Namtok Yong National Park is in the Lan Saka, Thung Song, Ron Phibun, Chang Klang and Na Bon districts of Nakhon Si Thammarat province. It is about 55 km from Nakhon Si Thammarat. The park's area is 210 km2.

The park's average elevation is 600 m, the highest mountain is Khao Men at 1307 m. Other mountains include Khao Thong; Khao Wang Hip; Khao Phra and Khao Luang.

==Attractions==
The park's highest waterfall is Plio Waterfall with seven tiers up to 25 m high and 18 m wide. Other park waterfalls include Nan Plio Waterfall, with three tiers each up to 20 m high.
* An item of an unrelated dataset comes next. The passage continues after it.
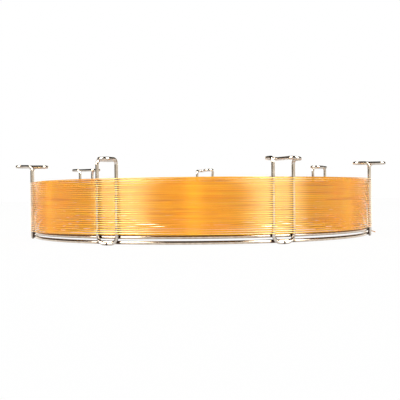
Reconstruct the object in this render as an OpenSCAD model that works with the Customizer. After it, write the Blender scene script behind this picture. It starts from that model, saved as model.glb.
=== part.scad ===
// A coil of coated capillary tube woven round an open cage of bright steel wire.
// The cage is seven bent loops welded to the outside of two rings. The tube lies in one
// layer, outside one loop and inside the next. Seven is odd, so each turn passes every loop
// on the other side from the turn below it. The origin is on the cage's axis, in the plane
// that the loops stand on.

/* [Cage] */
// Diameter over the outer sides of the loop legs
cage_d = 177; // [170:1:190]
// Diameter of the steel wire
wire_d = 1.6; // [1.4:0.1:1.7]
// Angles of the loops' middles, anticlockwise from the front, as welded by hand
loop_angles = [-27.7, 23.9, 77, 126.3, 178.2, 231.7, 280.1]; // [-30:0.1:285]

/* [Loops] */
// Height of a loop over everything
loop_h = 38.2; // [36:0.1:44]
// Distance between a loop's two legs, middle to middle
leg_gap = 10; // [9:0.1:12]
// Bend radius of the rounded foot, to the wire's middle
foot_bend_r = 3.5; // [2.5:0.1:4]
// Bend radius where a leg turns level at the top, to the wire's middle
top_bend_r = 2.2; // [1.6:0.1:2.3]
// Reach of the flat S at the top, from the legs to the wire's middle at each end
top_reach = 7.4; // [7:0.1:9]
// Gap where the two ends of a loop's wire meet under its foot
butt_gap = 0.2; // [0.1:0.05:0.4]

/* [Rings] */
// Height of the base ring's middle above the feet
base_ring_z = 1.35; // [1.2:0.05:1.45]
// Height of the upper ring's middle above the feet, on the cage's axis
upper_ring_z = 3.42; // [3.36:0.01:4]
// Slope of the upper ring, in degrees, lower at the left
upper_ring_tilt = 0.06; // [0:0.02:0.1]
// Lean of the upper ring, in degrees, higher at the front
upper_ring_lean = 0.22; // [0:0.02:0.26]
// Depth that a weld sinks the leg's wire into a ring
weld_sink = 0.15; // [0.1:0.05:0.2]

/* [Capillary] */
// Outer diameter of the tube
tube_d = 0.55; // [0.5:0.01:0.55]
// Height of the topmost turn's middle above the feet
top_turn_z = 28.75; // [28.65:0.05:30]
// Angle to each side of a loop's middle over which the tube keeps to one side of its legs
hold_angle = 5.5; // [5.3:0.1:6.5]
// Angle where the lower end leaves the cage
lower_end_angle = 112; // [108:1:115]
// Length of the straight free end
free_end_l = 33; // [25:0.5:34]
// Drop of the free end's tip below the lowest turn
free_end_drop = 3.6; // [3:0.1:4]

/* [Hidden] */
$fn = 48;

loop_count = 7;
wire_r = wire_d / 2;
half_gap = leg_gap / 2;
leg_r = cage_d / 2 - wire_r;            // cage axis to a leg's middle
top_z = loop_h - wire_r;                // middle of the level S
turn_r = half_gap / 2;                  // the S's two half turns
run_y = top_reach - turn_r;             // where the S's straight runs end
foot_flat = half_gap - foot_bend_r;     // half of the foot's straight run
foot_top_z = wire_r + foot_bend_r;      // where the foot's bends meet the legs
ring_r = leg_r - wire_d + weld_sink;    // cage axis to a ring's middle
steel = [0.80, 0.80, 0.79];
steel_ring = [0.72, 0.72, 0.71];
amber = [0.96, 0.62, 0.20];

turns = 24;
rings_per_loop = 3;                     // before a loop, after it, and half way to the next
rings_per_turn = rings_per_loop * loop_count;
sides = 6;
lie_clearance = 0.02;                   // between the legs and the tube's nearest flats
rest_clearance = 0.03;                  // between the upper ring and the lowest turn
step_start = 0.92;                      // share of a turn after which it steps up to the next
free_steps = 4;                         // rings along the free end
free_end_curve = 1.4;                   // 1 sinks evenly, and more sinks late
first_loop = 3;                         // place in loop_angles of the first loop that is passed
tube_r = tube_d / 2;
swing = wire_r + lie_clearance + tube_r * cos(180 / sides);    // from a leg to the tube beside it
rest_z = upper_ring_z + wire_r + rest_clearance + tube_r;      // middle of the lowest turn
pitch = (top_turn_z - rest_z) / (turns - 1);

// ---------- wire bending ----------

// Straight wire from point a to point b
module straight(a, b) {
    run = b - a;
    length = norm(run);
    translate(a)
        rotate([0, acos(run[2] / length), atan2(run[1], run[0])])
            cylinder(d = wire_d, h = length);
}

// Bent wire about the Z axis, starting on +X
module bend(radius, angle) {
    rotate_extrude(angle = angle)
        translate([radius, 0])
            circle(d = wire_d);
}

// Half of a loop: half the foot, one leg, and half of the S at the top.
// X runs along the cage's edge and -Y points away from its axis.
module half_loop() {
    // foot
    straight([butt_gap / 2, 0, wire_r], [foot_flat, 0, wire_r]);
    translate([foot_flat, 0, foot_top_z])
        rotate([90, 0, 0])
            rotate([0, 0, -90])
                bend(foot_bend_r, 90);
    // leg
    straight([half_gap, 0, foot_top_z], [half_gap, 0, top_z - top_bend_r]);
    // turn from the leg to the level
    translate([half_gap, -top_bend_r, top_z - top_bend_r])
        rotate([90, 0, 90])
            bend(top_bend_r, 90);
    // level run outwards, half turn, and half of the middle run
    straight([half_gap, -top_bend_r, top_z], [half_gap, -run_y, top_z]);
    translate([turn_r, -run_y, top_z])
        rotate([0, 0, 180])
            bend(turn_r, 180);
    straight([0, -run_y, top_z], [0, 0, top_z]);
}

// The other half is the same half turned half way round the loop's own middle line.
module bent_loop() {
    half_loop();
    rotate([0, 0, 180]) half_loop();
}

module placed_loop(number) {
    rotate([0, 0, loop_angles[number - 1]])
        translate([0, -leg_r, 0])
            bent_loop();
}

module wire_loop(number) {
    color(steel) placed_loop(number);
}

// ---------- rings ----------

// A ring with a shallow saddle wherever a loop is welded to it
module welded_ring(height, tilt, lean) {
    color(steel_ring)
        difference() {
            translate([0, 0, height])
                rotate([-lean, -tilt, 0])
                    rotate_extrude()
                        translate([ring_r, 0])
                            circle(d = wire_d);
            for (number = [1:loop_count]) placed_loop(number);
        }
}

module upper_ring() {
    welded_ring(upper_ring_z, upper_ring_tilt, upper_ring_lean);
}

module base_ring() {
    welded_ring(base_ring_z, 0, 0);
}

// ---------- capillary ----------

// Angle of loop n, counting on past the seventh
function loop_angle(n) = loop_angles[n % loop_count] + 360 * floor(n / loop_count);

// Angle of ring i of the turns
function ring_angle(i) =
    let (n = first_loop + floor(i / rings_per_loop), k = i % rings_per_loop)
    k == 0 ? loop_angle(n) - hold_angle :
    k == 1 ? loop_angle(n) + hold_angle :
    (loop_angle(n) + loop_angle(n + 1)) / 2;

// Side of the legs that ring i is on: 1 outside, -1 inside, and 0 half way between two loops
function ring_side(i) =
    i % rings_per_loop == 2 ? 0 :
    (first_loop + floor(i / rings_per_loop)) % 2 == 0 ? 1 : -1;

// Turns climbed at an angle. Each turn lies level on the one below it, and steps up to the
// next over the last part of its way round.
function climbed(angle) =
    let (way = (angle - lower_end_angle) / 360,
         s = max(0, way - floor(way) - step_start) / (1 - step_start))
    floor(way) + s * s * (3 - 2 * s);

// A point of the tube at an angle, on a side of the legs. The tube runs past a loop in one
// chord, square to the loop's middle. The upper ring's slope fades out towards the top.
function lay_point(angle, side) =
    let (r = (leg_r + side * swing) / cos(hold_angle),
         x = r * sin(angle),
         y = -r * cos(angle),
         slope = x * tan(upper_ring_tilt) - y * tan(upper_ring_lean),
         n = climbed(angle))
    [x, y, rest_z + pitch * n + slope * (1 - n / turns)];

// A point on the free end, which springs straight off the cage and sinks towards its tip
lower_start = lay_point(lower_end_angle, -1);
function free_point(s) =
    lower_start - s * free_end_l * [cos(lower_end_angle), sin(lower_end_angle), 0]
    - [0, 0, free_end_drop * pow(s, free_end_curve)];

path = concat([for (i = [free_steps:-1:1]) free_point(i / free_steps)],
              [lower_start],
              [for (i = [0:turns * rings_per_turn - 1]) lay_point(ring_angle(i), ring_side(i))]);
path_end = len(path) - 1;

// Direction of the tube at path point i, which halves the bend there
function unit(v) = v / norm(v);
function run_to(i) = unit(path[i] - path[i - 1]);
function along(i) =
    i == 0 ? run_to(1) :
    i == path_end ? run_to(path_end) :
    unit(run_to(i) + run_to(i + 1));

// The six corners of the tube round path point i, one of them uppermost
function tube_ring(i) =
    let (t = along(i), u = unit(cross(t, [0, 0, 1])), v = cross(u, t))
    [for (k = [0:sides - 1])
        path[i] + tube_r * (cos(90 + k * 360 / sides) * u + sin(90 + k * 360 / sides) * v)];

rings = [for (i = [0:path_end]) tube_ring(i)];

module capillary_winding() {
    last = path_end * sides;
    points = [for (ring = rings) each ring];
    walls = [for (i = [0:path_end - 1], k = [0:sides - 1])
                let (a = i * sides + k, b = i * sides + (k + 1) % sides)
                each [[a, b, a + sides], [b, b + sides, a + sides]]];
    start_cap = [for (k = [1:sides - 2]) [0, k + 1, k]];
    end_cap = [for (k = [1:sides - 2]) [last, last + k, last + k + 1]];
    color(amber) polyhedron(points, concat(walls, start_cap, end_cap));
}

// Least gap between one turn and the next, measured from corner to corner
least_gap = min([for (i = [0:path_end],
                      j = [i + rings_per_turn - 4:i + rings_per_turn + 4])
                    if (j <= path_end)
                        min([for (p = rings[i], q = rings[j]) norm(p - q)])]);
lengths = [for (i = [1:path_end]) norm(path[i] - path[i - 1])];
echo(turns = turns, least_gap_mm = least_gap);
echo(tube_length_m = lengths * [for (l = lengths) 1] / 1000);

wire_loop(1);  // wire_loop_1
wire_loop(2);  // wire_loop_2
wire_loop(3);  // wire_loop_3
wire_loop(4);  // wire_loop_4
wire_loop(5);  // wire_loop_5
wire_loop(6);  // wire_loop_6
wire_loop(7);  // wire_loop_7
upper_ring();
base_ring();
capillary_winding();
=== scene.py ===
import math
import random

import bmesh
import bpy
from mathutils import Matrix, Vector


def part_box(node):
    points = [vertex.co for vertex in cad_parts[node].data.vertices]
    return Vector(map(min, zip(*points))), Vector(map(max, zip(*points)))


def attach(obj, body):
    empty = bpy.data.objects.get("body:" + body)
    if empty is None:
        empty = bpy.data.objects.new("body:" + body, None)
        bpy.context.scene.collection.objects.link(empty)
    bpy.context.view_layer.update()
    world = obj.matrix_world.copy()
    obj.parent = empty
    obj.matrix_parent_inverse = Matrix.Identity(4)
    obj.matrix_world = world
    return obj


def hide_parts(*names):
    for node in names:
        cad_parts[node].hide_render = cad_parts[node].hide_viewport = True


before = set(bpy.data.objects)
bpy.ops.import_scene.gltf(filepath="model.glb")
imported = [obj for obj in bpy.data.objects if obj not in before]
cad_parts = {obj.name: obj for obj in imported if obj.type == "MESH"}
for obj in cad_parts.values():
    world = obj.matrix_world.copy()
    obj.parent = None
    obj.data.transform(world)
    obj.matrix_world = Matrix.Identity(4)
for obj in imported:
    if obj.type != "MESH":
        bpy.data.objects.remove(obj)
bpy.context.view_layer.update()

print("frame loaded:", len(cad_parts), "nodes")

mm = 0.001
up = Vector((0, 0, 1))

# places and sizes that the cage already has
ringLow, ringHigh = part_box("base_ring")
footLow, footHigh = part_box("wire_loop_1")

cage = dict(
    wireRadius=(ringHigh[2] - ringLow[2]) / 2,
    legRadius=87.7 * mm,           # cage axis to the middle of a leg
    # the loops' places in degrees anticlockwise from the front, as welded by hand
    loopAngles=(-27.7, 23.9, 77, 126.3, 178.2, 231.7, 280.1),
    height=footHigh[2],
)


def onCage(angle, radius, height):
    turn = math.radians(angle)
    return Vector((radius * math.sin(turn), -radius * math.cos(turn), height))


def smoothStep(low, high, value):
    t = min(1, max(0, (value - low) / (high - low)))
    return t * t * (3 - 2 * t)


# wire and tube meshes

def roundedPath(corners, radii, step):
    # the corners' straight runs, with an arc of the given radius at each inner corner
    path = [corners[0]]
    for before, corner, after, radius in zip(corners, corners[1:], corners[2:], radii):
        back = (before - corner).normalized()
        ahead = (after - corner).normalized()
        half = back.angle(ahead) / 2
        centre = corner + (back + ahead).normalized() * radius / math.sin(half)
        start = corner + back * radius / math.tan(half)
        end = corner + ahead * radius / math.tan(half)
        fill(path, start, step)
        first, last = start - centre, end - centre
        opening = first.angle(last)
        count = max(3, math.ceil(opening * radius / step))
        for i in range(1, count + 1):
            turned = opening * i / count
            path.append(centre + first * (math.sin(opening - turned) / math.sin(opening))
                        + last * (math.sin(turned) / math.sin(opening)))
    fill(path, corners[-1], step)
    return path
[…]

The park namesake Yong Waterfall is 15 m high.

==Flora and fauna==
Plant species in the park include Dipterocarpus alatus, Hopea odorata, Cinnamomum porrectum, Artocarpus rigidus, Payena acuminata, Sandoricum koetjape, Parkia timoriana, Intsia palembanica and the endangered Anisoptera costata.

The park hosts animals including serow, muntjac, mouse deer, gibbon, palm civet and the endangered otter civet. Birds in the park include great argus, red-whiskered bulbul, white-rumped shama, red junglefowl, dark-throated oriole and green pigeon. The park's waters are home to species such as fire eel, giant snakehead and waterfall crab.